Since DR5 we’ve done some extensive testing to rectify this, and we’re seeing success in doing so. With our internal testnet now staying up even when we run Ramp TPS. In our initial experiments we were able to produce an average of 50,000 tps within a small validator network. However, as we added new validators we naturally saw a decline in this figure due to the increased network latency.

As a result, we developed some tools internally to simulate this network latency, to better identify the bottlenecks and optimize ‘real’ performance more reliably. We’re proud to disclose that in our latest attempts at stress testing the network internally we’ve still been able to achieve an average of 50,000 tps while simulating network latency across a larger validator set at our co-located instances with bursts of up to 100,000 tps.

We hope to re-test and replicate this within DR6, and in time continue to improve these metrics.

Recently Past/Upcoming Milestones

Below we’ve provided a rough indication for recently past and upcoming major milestones through December and the following month, with detailed descriptions of each milestone afterwards:

1. 19th Dec - Release of Sultans v0.21.5

2. 20th Dec - Internal Dry Run of Sultans

3. Early-January - Dry Run 6

4. Mid-January - Tour de SOL Stage 1

1) Release of Sultans v0.21.5

As of 12/19 we’ve released Sultans v0.21.5 which is a patch release to the current testnet. Please follow the link for further details on the release.

2) Internal Dry Run

We launched an Internal Dry Run based on the Sultans v0.21.5 release on the 20th of December. With 16 external validators participating ad-hoc in this attempt. The results from the Internal Dry Run came back quite respectable with the network averaging ~12,000 tx/s, peaking at 52,000 tx/s and a median block time of ~2 seconds. It eventually fell over due to some minor bugs, but only after enduring longer than any previous Dry Run records. Some of the actions coming out from the attempt are:

  • Debugging why nodes are using up all the RAM and OOM’ing
  • Adjustments to SOL stake distribution during the event to account for block production (i.e. Validator nodes that are skipping more leader blocks should receive less stake for the next round).
  • Minor rework to our network setup so that the nodes don’t act as the bottleneck and prematurely halt if they go down

3) Dry Run 6

Since the Internal Dry Run on Sultans v0.21.5 was successful. We will officially initiate Dry Run 6 using this release on January 7th. Which will be a more formal stress test of the network of which we’re all familiar with. In our mind, the beginning of Tour de SOL - Stage 1 will be gated by this.

4) Tour de SOL - Stage 1

All things going well, we will be able to officially launch what we’ve all been waiting for. Tour de SOL Stage 1, our incentivised testnet. Given that some features might still be disabled, we’ll be revisiting the compensation structure for Stage 1 to ensure that it is properly aligned with our goals.
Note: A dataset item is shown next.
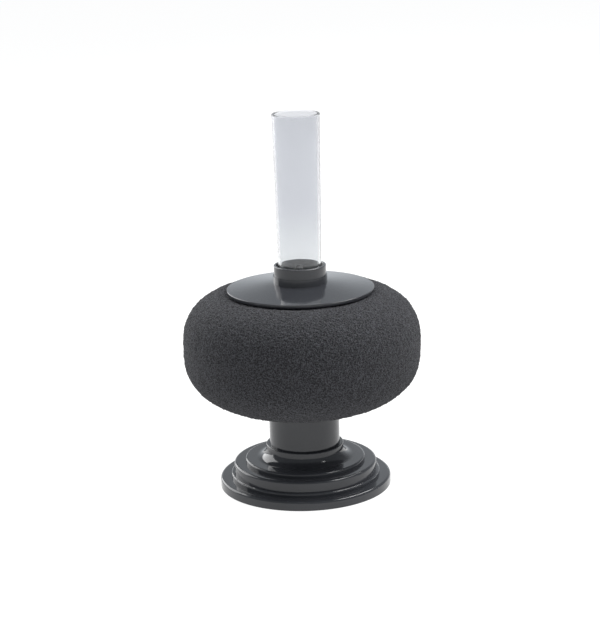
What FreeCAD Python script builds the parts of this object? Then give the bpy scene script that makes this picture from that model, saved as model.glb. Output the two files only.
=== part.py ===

For context this may involve the removal of compensation for malicious behaviour, and simply focus on performance metrics for now. We will provide more details in this prior to the beginning of Stage 1.

Links

Validator Roundtable #8 - 19/12/2019

5 Likes

Thanks a lot @dominic eagerly looking forward to Jan 2020 …anything we can do now to prepare?

Great work, @dominic

At this stage besides preparing your setup for Dry Run 6, not too much else. While GPU’s are still optional for DR6. given recent progress, our recommendation is that participants should take this as an opportunity to test out the hardware they intend to use for Stage 1 this time.